I.e., "%1.Ns" for large N.

Version-Release number of selected component (if applicable):

How reproducible:
Consistently, on rawhide (updated a day or two ago) and RHEL 3 & 4.

Steps to Reproduce:
1. LC_ALL=en_US.UTF-8 /usr/bin/printf %1.25000000s x; echo
Actual results:
Segmentation fault

Expected results:

Additional info:
You can reproduce the failure using a simple C program, too:

$ cat kk.c
#include <stdio.h>
#include <locale.h>
main ()
  setlocale (LC_ALL, "");
  printf ("%1.25000000s", "x");
  return 0;
$ gcc -O kk.c && LC_ALL=fr_FR.utf8 ./a.out
zsh: segmentation fault  LC_ALL=fr_FR.utf8 ./a.out
[Exit 139 (SEGV)]

I looked at libc/stdio-common/vfprintf.c's process_string_arg macro, and spotted

  len = prec != -1 ? (size_t) prec : strlen (mbs);	 \
  if (__libc_use_alloca (len * sizeof (wchar_t)))	 \
    string = (CHAR_T *) alloca (len * sizeof (wchar_t)); \

I'm not sure it's related -- haven't used a debugger or rebuilt -- but in that
test, "len * sizeof (wchar_t)" can overflow, which leads to allocating far less
space than is eventually used -> buffer overrun.

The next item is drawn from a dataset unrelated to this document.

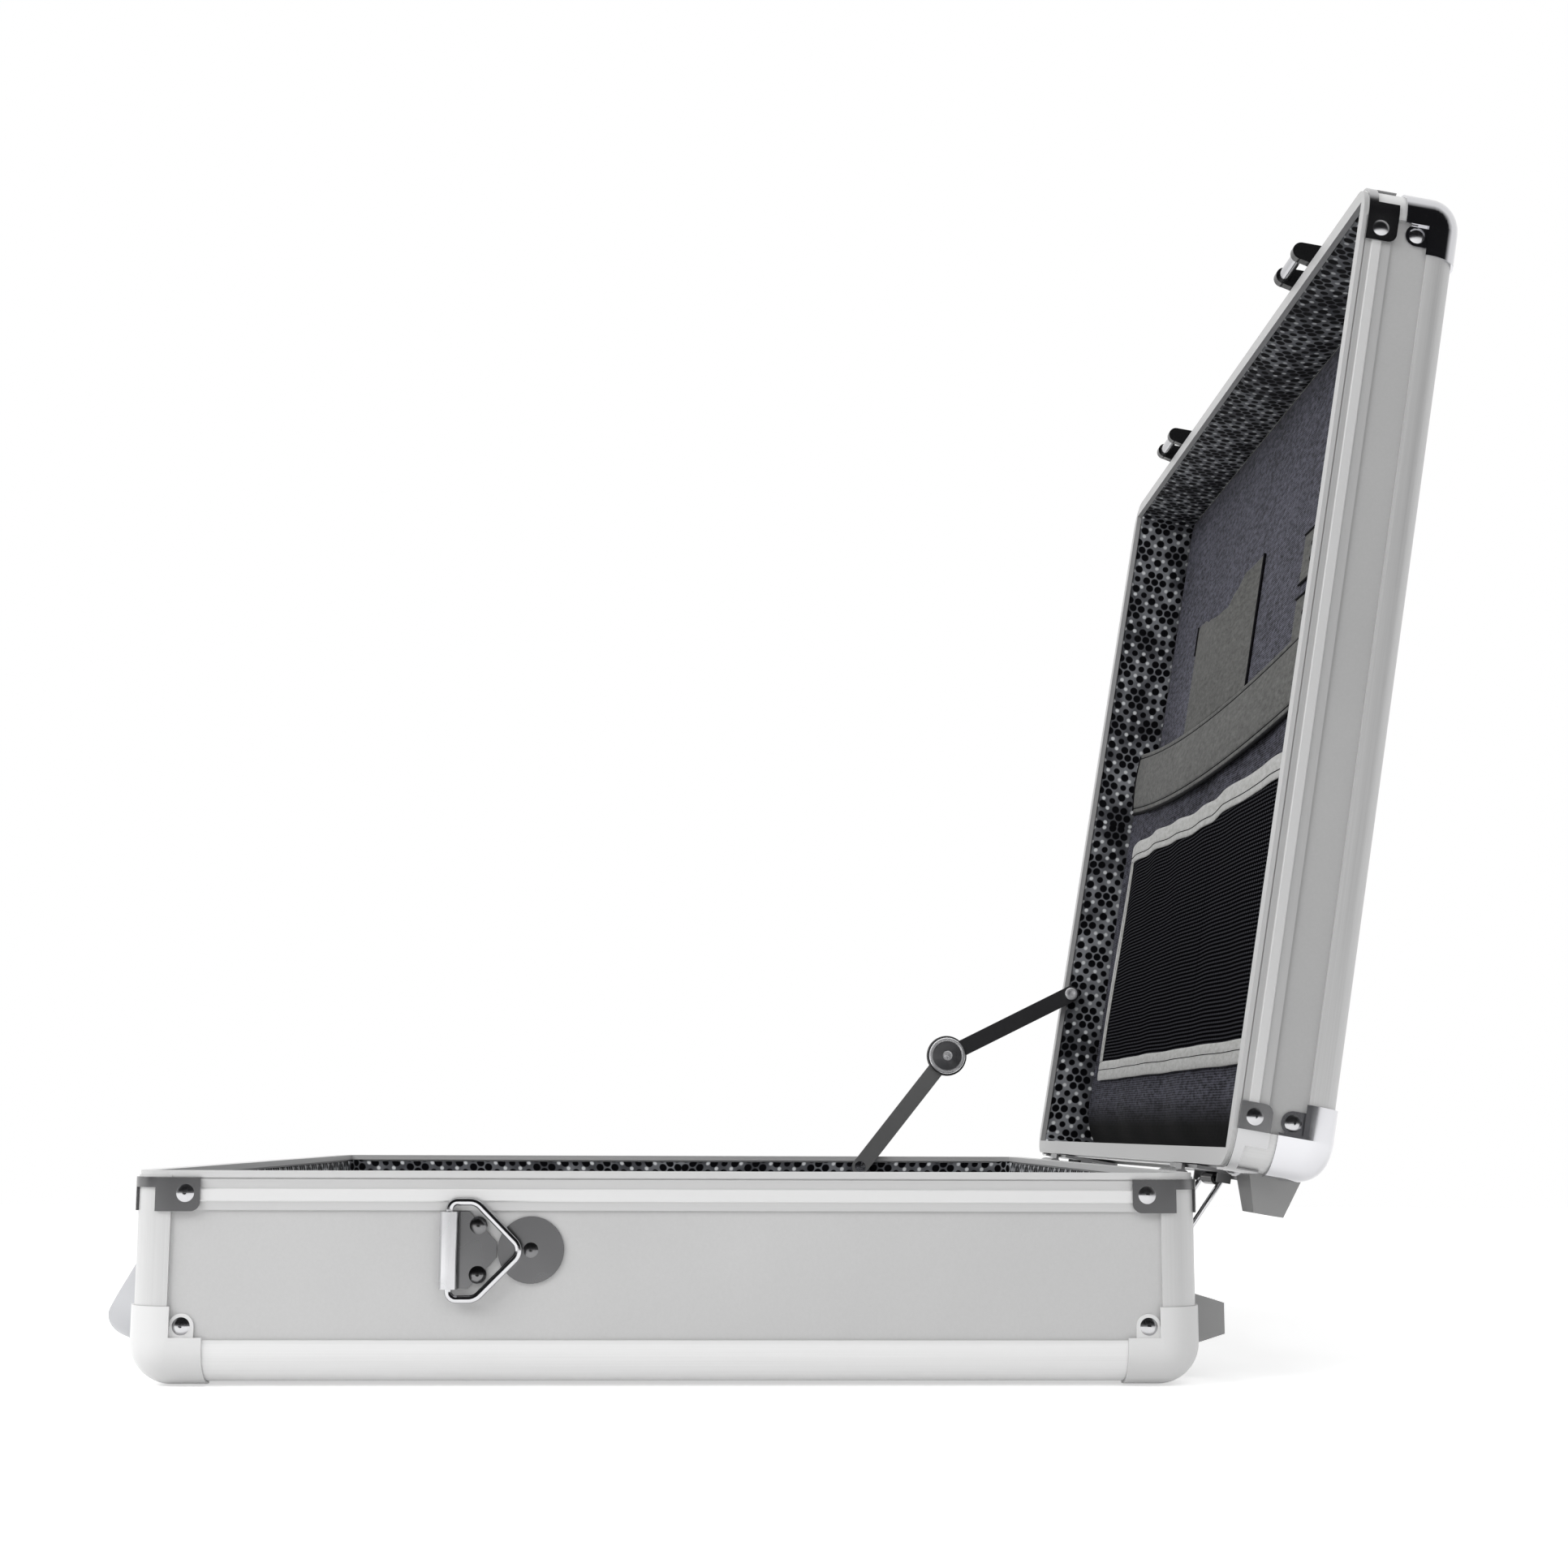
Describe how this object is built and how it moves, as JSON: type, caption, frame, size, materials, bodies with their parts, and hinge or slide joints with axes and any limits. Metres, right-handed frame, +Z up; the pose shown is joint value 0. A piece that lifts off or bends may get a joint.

For the record, this started with a report filed against coreutils' printf
command: <http://bugs.debian.org/421555>.
Comment 1 Victor Stinner 2007-04-30 08:40:53 EDT
(Copy of my email sent yesterday at 3:00AM.)

I use your personnal emails [of few libc developers] because the bug might be 
a security vulnerability (I don't know Linux kernel enough to guess). If it is 
not, I can open a bug report on Bugzilla if you would like to.

I found a bug in dpkg program (from apt-get of Debian project):
   COLUMNS=10000000 dpkg -l
=> Crash with segfault (SIGSEGV)

After long investigation (around one week :-)), I'm certain that the bug comes
from GNU libc. The crash is not specific to this program, any program allowing
to change format string of printf() may crash. Smallest C testcase:
#include <stdlib.h>
#include <stdio.h>
#include <locale.h>

int main()
    setlocale (LC_CTYPE, "");
    printf("%-1.30500200s\n", "Hello");
    return 0;

If your locale is not UTF-8, specify another multibyte locale to setlocale(). 
The value "30500200" just have to be bigger than current stack size limit.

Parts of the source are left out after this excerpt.